On September 23, 2022, the NSAF project and FAN conducted a policy dialogue with the public and private sector for improving the fertilizer supply system in the country. Held in Kathmandu, the event brought together concerned public and private sector participants to discuss existing challenges and propose policy alternatives that would ensure the timely availability of fertilizers in the required quantity.

FAN presented the major issues and challenges affecting the fertilizer sector. Dyutiman Choudhary, project coordinator of the NSAF project, presented the findings of various fertilizer policy studies conducted jointly by NSAF and FAN. Findings from the survey showed that involving the private sector in fertilizer distribution improves farmers’ access to fertilizers compared with distribution limited to only cooperatives. The study also indicated the potential of reducing the fertilizer subsidy and increasing import volume to help meet the fertilizer demand.
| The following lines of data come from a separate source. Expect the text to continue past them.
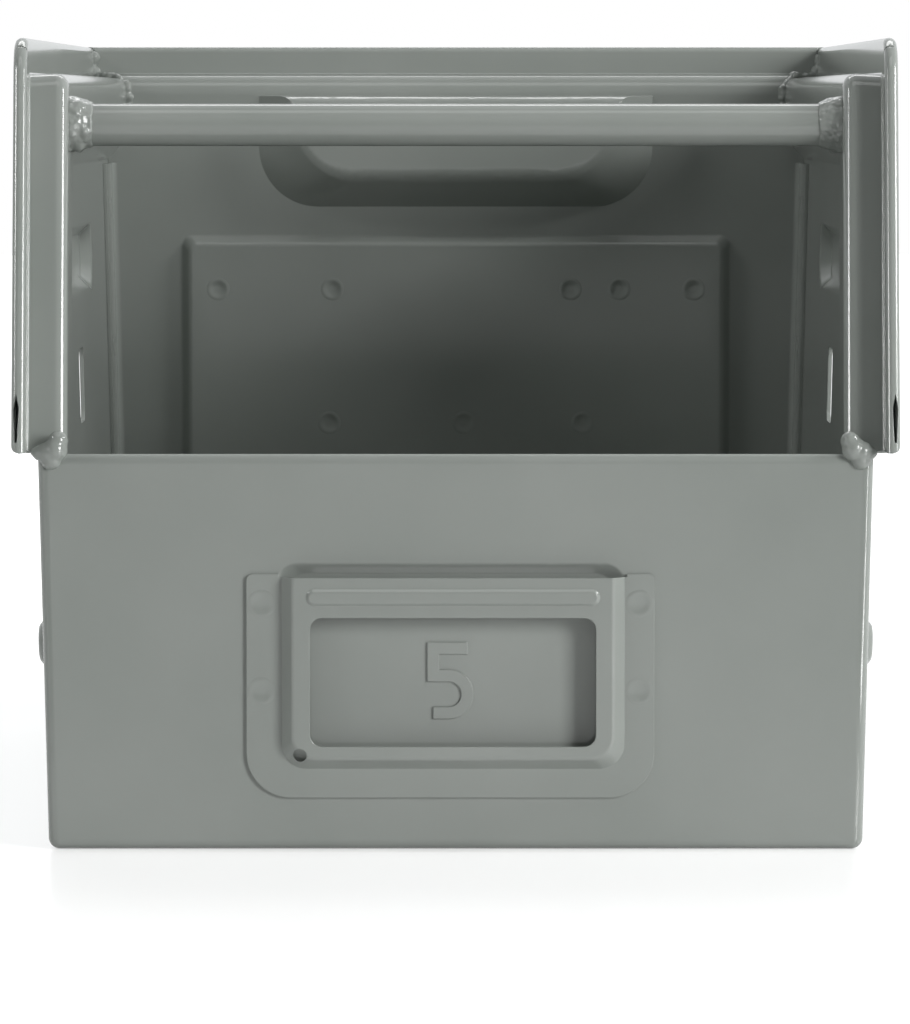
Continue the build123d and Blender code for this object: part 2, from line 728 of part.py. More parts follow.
with BuildPart() as rear_blank:
    add(rear_plate.part)
    with BuildSketch(Plane.XZ.offset(-at(rear_outer))):
        for side in (-1, 1):
            with Locations((side * wall_half(flange_low), (flange_low + flange_high) / 2)):
                Rectangle(4 * bend, flange_high - flange_low)
    extrude(amount=2 * sheet, mode=Mode.SUBTRACT)
    add(rear_shell.part)
    add(pressed_pad(rear_face, panel_centre, panel_size, panel_depth, panel_slope, bend,
                    crest_radius))
    add(pressed_pad(rear_face.offset(-sheet), panel_centre, panel_size, panel_depth,
                    panel_slope, bend, crest_radius - sheet), mode=Mode.SUBTRACT)
    panel_range = ((-panel_half - sheet, panel_half + sheet), (panel_bottom - sheet, panel_top + sheet))
    fillet(creases(rear_blank, Axis.Y, at(rear_inner), *panel_range), radius=crest_radius - sheet)
    fillet(creases(rear_blank, Axis.Y, at(rear_outer), *panel_range), radius=crest_radius)
    add(grip_block(0, 0, grip_crest))
    add(grip_block(sheet, -sheet, grip_crest - sheet), mode=Mode.SUBTRACT)
    add(rear_rim_run.part)

with BuildPart() as rear_wall:
    add(rear_blank.part)
    add(rear_seam_pins, mode=Mode.SUBTRACT)
    add(rear_floor_pins, mode=Mode.SUBTRACT)
    add(plate_pins, mode=Mode.SUBTRACT)

# Stiffening plate in the recess of the rear panel
with BuildPart() as plate_blank:
    with BuildSketch(rear_face.offset(panel_depth - sheet)) as plate_outline:
        with Locations((0, plate_top - plate_band_height / 2)):
            Rectangle(2 * plate_half, plate_band_height)
        with Locations((0, plate_top - plate_height / 2)):
            Rectangle(2 * plate_tongue_half, plate_height)
        fillet(plate_outline.vertices(), radius=plate_corner)
    extrude(amount=-plate_sheet)
with BuildPart() as rear_stiffening_plate:
    add(plate_blank.part)
    add(plate_pins, mode=Mode.SUBTRACT)

# Carrying bar between the necks
with BuildPart() as carrying_bar:
    with BuildSketch(Plane.YZ):
        with Locations((at(bar_depth), bar_height)):
            Circle(bar_diameter / 2)
    extrude(amount=bar_reach, both=True)
    chamfer(carrying_bar.edges(), length=bar_chamfer)

# Weld that joins the bar's end to the neck
bar_axis = Axis((0, at(bar_depth), bar_height), (1, 0, 0))
with BuildPart() as left_bar_weld:
    with BuildSketch(Plane.XZ.offset(-at(bar_depth))):
        with BuildLine():
            neck_face = upright_mouth + (bar_height - bar_weld_radius) * lean
            weld_root = neck_face + sheet / 2
            ring_start = (-weld_root, bar_height + bar_weld_radius)
            ring_end = (-bar_reach + sheet, bar_height + bar_diameter / 2)
            hollow = (
                ring_start[0] + bar_weld_hollow * (ring_end[0] - ring_start[0]),
                ring_end[1] + bar_weld_hollow * (ring_start[1] - ring_end[1]),
            )
            Polyline(ring_end, (ring_end[0], bar_height), (-weld_root, bar_height), ring_start)
            ThreePointArc(ring_start, hollow, ring_end)
        make_face()
    revolve(axis=bar_axis)
    add(carrying_bar.part, mode=Mode.SUBTRACT)
    add(side_blank.part, mode=Mode.SUBTRACT)
with BuildPart() as right_bar_weld:
    add(left_bar_weld.part)
    mirror(about=Plane.YZ, mode=Mode.REPLACE)

# Label holder: welded flange on three sides, face standing off and open at the top
holder_centre = (holder_offset, holder_bottom + holder_height / 2)
face_top = holder_top - holder_face_drop
raised_low = holder_bottom + holder_lower_edge
raised_size = (holder_width - 2 * holder_side, 2 * (face_top - raised_low))
face_middle = holder_offset + face_shift
raised_centre = (face_middle, face_top)
raised_corner = holder_foot_radius - holder_lower_edge + holder_slope / 2


def raised_face(inset, start, crest):
    """Raised part of the holder; it is drawn past the top and trimmed later."""
    size = (raised_size[0] - 2 * inset, raised_size[1] - 2 * inset)
    return pressed_pad(facing_front(0).offset(start), raised_centre, size,
                       holder_rise + holder_sheet, holder_slope, raised_corner, crest)


above_face = face_top + holder_height
with BuildPart() as holder_blank:
    with BuildSketch(facing_front(0)) as holder_outline:
        with Locations(holder_centre):
            Rectangle(holder_width, holder_height)
        fillet(holder_outline.vertices().group_by(Axis.Y)[0], radius=holder_foot_radius)
        fillet(holder_outline.vertices().group_by(Axis.Y)[-1], radius=holder_top_radius)
    extrude(amount=holder_sheet)
    add(raised_face(0, 0, holder_crest))
    add(raised_face(wall_shift, -holder_sheet, holder_crest - holder_sheet), mode=Mode.SUBTRACT)
    with BuildSketch(facing_front(0)):
        with Locations((face_middle, (face_top + above_face) / 2)):
            Rectangle(raised_size[0], above_face - face_top)
    extrude(amount=2 * (holder_rise + holder_sheet), mode=Mode.SUBTRACT)
    # Stiffening rib over the window
    rib_centre = (face_middle, holder_top - rib_drop)
    rib_end = rib_size[1] / 2
    face_front = facing_front(0).offset(holder_rise + holder_sheet)
    add(pressed_pad(face_front, rib_centre, rib_size, rib_rise, rib_rise, rib_end, rib_crest))
    add(pressed_pad(face_front.offset(-holder_sheet), rib_centre, rib_size, rib_rise, rib_rise,
                    rib_end, rib_crest / 2), mode=Mode.SUBTRACT)
    with BuildSketch(facing_front(0)):
        with Locations((face_middle, window_centre)):
            RectangleRounded(*window_size, window_corner)
        with Locations((holder_offset - holder_width / 2 + drain_inset[0],
                        holder_bottom + drain_inset[1])):
            Circle(drain_diameter / 2)
    extrude(amount=2 * (holder_rise + holder_sheet), mode=Mode.SUBTRACT)

with BuildPart() as label_holder:
    add(holder_blank.part)
    add(holder_pins, mode=Mode.SUBTRACT)

# Corner welds between the lower end of the sloping rim and the front wall
with BuildPart() as corner_bead:
    Sphere(radius=1)
    scale(by=front_corner_weld_half, mode=Mode.REPLACE)


def largest(shape):
    """The biggest solid of a shape."""
    return shape.solids().sort_by(SortBy.VOLUME)[-1]


foot_middle = (upright_mouth + upright_collar) / 2 + foot_z * lean
weld_centre = (-foot_middle, at(fit), foot_z + front_corner_weld_rise)
left_corner_raw = Pos(*weld_centre) * corner_bead.part - side_blank.part - front_blank.part
with BuildPart() as left_front_corner_weld:
    add(largest(left_corner_raw))
with BuildPart() as right_front_corner_weld:
    add(left_front_corner_weld.part)
    mirror(about=Plane.YZ, mode=Mode.REPLACE)

# Rear corner welds: a bead up the neck's rear edge, along the mitre and up the collars
seam_low = shelf_z - ramp_start + rear_seam_radius
seam_high = shelf_z - lip_radius
seam_points = [
    (-upright_mouth - seam_low * lean, at(rear_inner), seam_low),
    (-upright_mouth - seam_high * lean, at(rear_inner), seam_high),
    (-mouth_half - lip_radius, at(rear_inner + lip_radius), shelf_z),
    (-collar_half, at(rear_collar), shelf_z),
    (-collar_half, at(rear_collar), total_height - hem_width / 2),
]
with BuildPart() as seam_raw:
    for seam_start, seam_end in zip(seam_points, seam_points[1:]):
        seam_run = Vector(*seam_end) - Vector(*seam_start)
        with BuildSketch(Plane(origin=seam_start, z_dir=seam_run)):
            Circle(rear_seam_radius)
        extrude(amount=seam_run.length)
    # The bead is a little thicker where it turns and where it ends
    with Locations(*seam_points):
        Sphere(rear_seam_knot)
# The two rims touch on an upright line at the mitre's foot; the bead stays clear of it
mitre_foot = (-collar_half + rear_collar - rear_inner, at(rear_inner), rear_high + sheet / 2)
with BuildPart() as mitre_gap:
    with Locations(mitre_foot):
        Cylinder(rear_seam_gap, 3 * sheet)
left_seam_raw = seam_raw.part - side_blank.part - rear_blank.part - mitre_gap.part
with BuildPart() as left_rear_corner_weld:
    add(largest(left_seam_raw))
with BuildPart() as right_rear_corner_weld:
    add(left_rear_corner_weld.part)
    mirror(about=Plane.YZ, mode=Mode.REPLACE)

# Spot weld nuggets fill the round holes left for them in the lapped sheets.
with BuildPart() as right_blank:
    add(side_blank.part)
    mirror(about=Plane.YZ, mode=Mode.REPLACE)


def nuggets(pins, *sheets):
    """The part of each pin that lies inside the lapped sheets."""
    with BuildPart() as stack:
        for layer in sheets:
            add(layer.part)
        add(pins, mode=Mode.INTERSECT)
    return stack


floor_side_spot_welds = nuggets(side_floor_pins, floor_blank, side_blank, right_blank)
floor_front_spot_welds = nuggets(front_floor_pins, floor_blank, front_blank)
floor_rear_spot_welds = nuggets(rear_floor_pins, floor_blank, rear_blank)
front_seam_spot_welds = nuggets(front_seam_pins, front_blank, side_blank, right_blank)
rear_seam_spot_welds = nuggets(rear_seam_pins, rear_blank, side_blank, right_blank)
label_holder_spot_welds = nuggets(holder_pins, holder_blank, front_blank)
rear_plate_spot_welds = nuggets(plate_pins, plate_blank, rear_blank)

pieces = {
    "floor_pan": floor_pan,
    "front_wall": front_wall,
    "left_side_wall": left_side_wall,
    "right_side_wall": right_side_wall,
    "rear_wall": rear_wall,
    "rear_stiffening_plate": rear_stiffening_plate,
    "carrying_bar": carrying_bar,
    "label_holder": label_holder,
    "left_bar_weld": left_bar_weld,
    "right_bar_weld": right_bar_weld,
    "left_front_corner_weld": left_front_corner_weld,
    "right_front_corner_weld": right_front_corner_weld,
    "left_rear_corner_weld": left_rear_corner_weld,
    "right_rear_corner_weld": right_rear_corner_weld,
    "floor_side_spot_welds": floor_side_spot_welds,
    "floor_front_spot_welds": floor_front_spot_welds,
    "floor_rear_spot_welds": floor_rear_spot_welds,
    "front_seam_spot_welds": front_seam_spot_welds,
    "rear_seam_spot_welds": rear_seam_spot_welds,
    "label_holder_spot_welds": label_holder_spot_welds,
    "rear_plate_spot_welds": rear_plate_spot_welds,
}
for name, piece in pieces.items():
    piece.part.label = name
    export_step(piece.part, f"parts/{name}.step")
    box = piece.part.bounding_box()
    print(f"{name:26s} solids {len(piece.part.solids()):2d}  volume {piece.part.volume:10.1f}  "
          f"x {box.min.X:8.2f} {box.max.X:8.2f}  y {box.min.Y:8.2f} {box.max.Y:8.2f}  "
          f"z {box.min.Z:7.2f} {box.max.Z:7.2f}")
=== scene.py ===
# %% [markdown]
# # An open-fronted stacking bin of painted sheet steel
# The bin is a welded box: thin pressed sheets, a round carrying bar and a label holder on the
# front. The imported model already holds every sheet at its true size, so this lesson loads it as
# a fixed frame, gives the sheets their paint, models the lumpy weld metal and the dished spot
# welds, and then sets up a plain studio. The first cell loads the frame and measures it.

# %% Load the frame
import math
import random

import bmesh
import bpy
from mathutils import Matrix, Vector


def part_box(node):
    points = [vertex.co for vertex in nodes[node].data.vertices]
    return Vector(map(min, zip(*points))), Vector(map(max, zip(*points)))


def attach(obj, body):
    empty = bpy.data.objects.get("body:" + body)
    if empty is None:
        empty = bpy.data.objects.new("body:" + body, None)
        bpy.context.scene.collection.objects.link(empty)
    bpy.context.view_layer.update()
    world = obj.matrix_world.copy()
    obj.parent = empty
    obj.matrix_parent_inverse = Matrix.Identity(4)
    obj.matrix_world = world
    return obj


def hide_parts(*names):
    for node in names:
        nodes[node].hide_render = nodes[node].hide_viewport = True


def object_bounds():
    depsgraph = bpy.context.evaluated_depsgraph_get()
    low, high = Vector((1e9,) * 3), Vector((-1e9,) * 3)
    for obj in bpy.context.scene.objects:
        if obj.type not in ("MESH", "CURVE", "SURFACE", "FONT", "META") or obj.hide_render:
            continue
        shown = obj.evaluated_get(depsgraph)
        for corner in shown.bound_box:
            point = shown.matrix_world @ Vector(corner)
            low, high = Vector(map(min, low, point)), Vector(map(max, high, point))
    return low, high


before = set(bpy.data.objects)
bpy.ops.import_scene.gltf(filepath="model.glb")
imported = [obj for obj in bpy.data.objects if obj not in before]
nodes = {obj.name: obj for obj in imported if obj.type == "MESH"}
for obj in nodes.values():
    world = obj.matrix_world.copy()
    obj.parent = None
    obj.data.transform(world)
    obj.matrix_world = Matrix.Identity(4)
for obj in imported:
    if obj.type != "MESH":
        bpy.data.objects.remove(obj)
cad_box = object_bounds()
size_mm = [round(1000 * side, 1) for side in cad_box[1] - cad_box[0]]
print("nodes:", len(nodes), "overall size in mm:", size_mm)

# %% [markdown]
# Every length below is a real one in millimetres, because that is how sheet metal is drawn.
# Blender works in metres, so one small function turns the first into the second. Colours are
# written as the hex values that a paint chart gives, which are sRGB, and another function turns
# them into the linear values that shaders expect. The third adds one node to a material with its
# settings and its links, which keeps each material readable from top to bottom, and the last
# starts a material that has nothing in it but its shader.

# %% Small helpers
def mm(value):
    """A length in millimetres, in Blender's metres."""
    return value / 1000


def linear(code):
    """A hex colour as the linear RGBA that shaders take."""
    channels = [int(code[place:place + 2], 16) / 255 for place in (1, 3, 5)]
    curve = [c / 12.92 if c <= 0.04045 else ((c + 0.055) / 1.055) ** 2.4 for c in channels]
    return (*curve, 1.0)


def add_node(tree, kind, links=None, values=None, **settings):
    """One node, with settings, socket values and links from other nodes' outputs."""
    node = tree.nodes.new(kind)
    for name, setting in settings.items():
        setattr(node, name, setting)
    for socket, value in (values or {}).items():
        node.inputs[socket].default_value = value
    for socket, output in (links or {}).items():
        tree.links.new(output, node.inputs[socket])
    return node


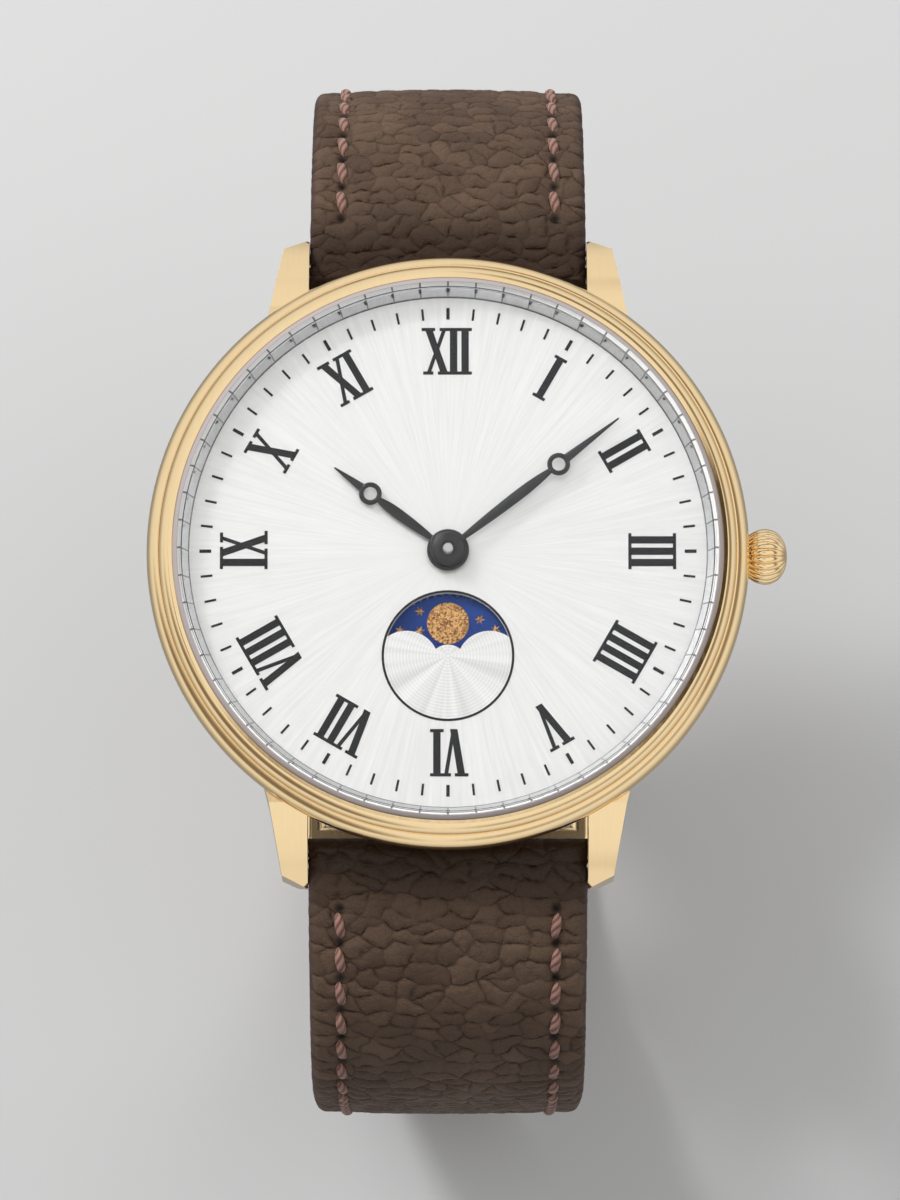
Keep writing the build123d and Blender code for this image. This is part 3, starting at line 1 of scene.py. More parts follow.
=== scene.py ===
"""Moon phase watch: its finishes, strap, hands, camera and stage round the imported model."""

from functools import cached_property
import json
import math

import bmesh
import bpy
import numpy as np
from mathutils import Matrix, Vector


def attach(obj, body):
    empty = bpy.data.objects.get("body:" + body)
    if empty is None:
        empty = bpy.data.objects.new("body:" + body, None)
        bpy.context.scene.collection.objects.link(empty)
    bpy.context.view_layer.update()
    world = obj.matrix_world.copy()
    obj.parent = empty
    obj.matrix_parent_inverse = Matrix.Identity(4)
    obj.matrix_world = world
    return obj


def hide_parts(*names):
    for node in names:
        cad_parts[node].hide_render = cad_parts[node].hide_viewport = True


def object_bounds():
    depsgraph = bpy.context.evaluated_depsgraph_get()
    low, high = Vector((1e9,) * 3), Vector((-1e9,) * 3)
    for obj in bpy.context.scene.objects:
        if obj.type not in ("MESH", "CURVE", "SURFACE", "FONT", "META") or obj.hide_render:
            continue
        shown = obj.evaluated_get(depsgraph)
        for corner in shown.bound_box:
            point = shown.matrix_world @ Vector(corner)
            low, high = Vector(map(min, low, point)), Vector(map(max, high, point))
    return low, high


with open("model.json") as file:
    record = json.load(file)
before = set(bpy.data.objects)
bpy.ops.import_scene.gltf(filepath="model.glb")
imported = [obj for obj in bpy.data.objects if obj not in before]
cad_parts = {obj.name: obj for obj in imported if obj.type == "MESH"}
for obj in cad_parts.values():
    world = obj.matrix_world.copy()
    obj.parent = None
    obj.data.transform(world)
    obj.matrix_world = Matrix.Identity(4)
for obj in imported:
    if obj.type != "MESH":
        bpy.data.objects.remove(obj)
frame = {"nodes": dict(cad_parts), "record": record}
cad_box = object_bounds()
nodes = frame["nodes"]
MM = 0.001


def srgb(red, green, blue):
    """Linear colour of a screen colour in 0 to 255."""
    shares = [level / 255 for level in (red, green, blue)]
    return tuple(s / 12.92 if s <= 0.04045 else ((s + 0.055) / 1.055) ** 2.4 for s in shares) + (1.0,)


def grey(level):
    return (level, level, level, 1.0)


# ---------------------------------------------------------------- camera

DIAL_HEIGHT = 5.4 * MM
LENS = 280.4
SENSOR = 36.0
CLIP_NEAR, CLIP_FAR = 0.01, 20.0
CAMERA_REACH = 0.6
CAMERA_LEAN = math.radians(10.35)
AIM_RIGHT = 0.13 * MM
AIM_DOWN = 3.1 * MM


def set_camera():
    """Camera over the dial, leaning towards 6 o'clock as the photograph's does."""
    away = Vector((0, -math.sin(CAMERA_LEAN), math.cos(CAMERA_LEAN)))
    up = Vector((0, math.cos(CAMERA_LEAN), math.sin(CAMERA_LEAN)))
    right = Vector((1, 0, 0))
    data = bpy.data.cameras.new("camera")
    data.lens = LENS
    data.sensor_width = SENSOR
    data.clip_start, data.clip_end = CLIP_NEAR, CLIP_FAR
    camera = bpy.data.objects.new("camera", data)
    camera.matrix_world = Matrix.Translation(
        Vector((0, 0, DIAL_HEIGHT)) + CAMERA_REACH * away + AIM_RIGHT * right - AIM_DOWN * up
    ) @ Matrix((right, up, away)).transposed().to_4x4()
    bpy.context.scene.collection.objects.link(camera)
    bpy.context.scene.camera = camera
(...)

A panel discussion was hosted to share experiences and issues of private sector importers, logistics service providers and retailers, and policymakers from federal and provincial governments while engaged in their respective functions. The panel members suggested options for improving the fertilizer supply system, such as: (1) restructuring the fertilizer subsidy, i.e., reducing the current subsidy by 20-30% and using the saved budget to increase import and allocate subsidy based on fertilizer demand, (2) developing a procurement process timeline to ensure timely fertilizer supply for three major crops, i.e., rice, wheat, and maize, and importing about 30% of the total fertilizer through government-to-government (G2G) agreements, (3) implementing a crisis management strategy by maintaining buffer stocks (20% of the demand), and (4) providing a level playing field for the private sector in the import and distribution of fertilizers. The discussion was facilitated by Yam Gaihre, soil scientist at IFDC.

The dialogue concluded with mutual recognition by the public and private sectors for the need to improve local fertilizer distribution through private sector engagement. They arrived at a consensus to revise some clauses specified in the Nepal Fertilizer Distribution Directive 2020 related to profit margins, volumes, classification of fertilizer distributors, and sales of fertilizers. Govinda Prasad Sharma, secretary of MoALD, informed the group that they have already started planning fertilizer procurement based on the actual demand and ensured the use of G2G agreements with neighboring countries to bring fertilizers in a timely manner for use during peak demand. Sharma agreed to continue supporting the private sector in capacity building to import fertilizers and provided assurance that fertilizer subsidies would be revised to make more fertilizers available with the available budget.

Minster of agriculture stands at a podium and addresses the audience

Honorable Minister Mrigendra Kumar Sigh Yadav of MoALD expressed his satisfaction with the dialogue and lauded it as timely and rich in content.

Lynn Schneider, deputy director of the Economic Growth Office at USAID/Nepal, said, “It is our great pleasure to see all fertilizer-related stakeholders in a common platform, which is critical to bring out key issues and cooperation between the public and private sector.” She also emphasized generating efficiency in estimating fertilizer demand and supply and fertilizer types by using Nepal’s digital soil map, working in close coordination with the provincial and local governments, and increasing the role of the private sector to ensure fertilizer supply to meet crop requirements in the peak season.